In “A Chorus Line” kind of way, Davenport shares the book-writing credit with The Grundleshotz, a group of performers and writers who, as reported in the Playbill, “helped develop ‘Gettin’ the Band Back Together’ through a series of improvisational rehearsals.” Sarah Saltzberg receives special credit for “additional material.”

Here’s the story that far too many chefs have cooked up: An out-of-work financial analyst (Mitchell Jarvis, convincingly ordinary) returns home to live with his New Jersey mother (Marilu Henner, notably thin) only to reunite with some old high school buddies (Jay Klaitz, Manu Narayan, Paul Whitty) to resuscitate their garage band and enter a contest that will win them the needed six figures to hold off the foreclosure on not one but two of their homes.

Their major competition is a band led by a guy named Tygen Billows (a very buff Brandon Williams) who never stopped being a rocker and not only holds the mortgages on the two houses but grows an abundance of body hair that requires constant waxing. What was funny in “40-Year Old Virgin” is not funny here.

To its credit, “Gettin’ the Band Back Together” explores with far less smug condescension the themes of the current Broadway play “Straight White Men,” which would be a much better title for this musical.

Davenport, Saltzberg and The Grundleshotz even go to a place Young Jean Lee never dreamed: the straight white man’s ultimate nightmare.
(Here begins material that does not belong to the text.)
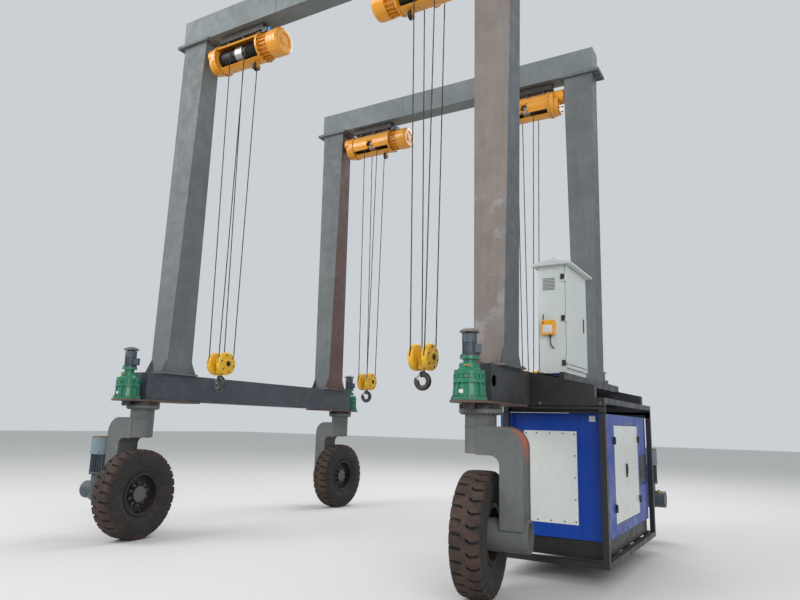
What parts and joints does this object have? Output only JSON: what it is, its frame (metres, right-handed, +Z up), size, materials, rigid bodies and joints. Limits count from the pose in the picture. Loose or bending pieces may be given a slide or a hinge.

It’s what happens when your best friend from high school sleeps with your mother.

That song, titled “Bart’s Confession” and delivered with real gusto by Klaitz, almost makes you forget the previous dozen songs by Mark Allen that too accurately capture the homogeneous anonymity of garage bands, lounge acts and wedding singers. There’s also an exuberant dance-off between the two bands, cleverly choreographed by Chris Bailey, that’s far more imaginative than the final contest.

Director John Rando (“Urinetown”) brings his signature manic style to material that resists any kind of creative tampering.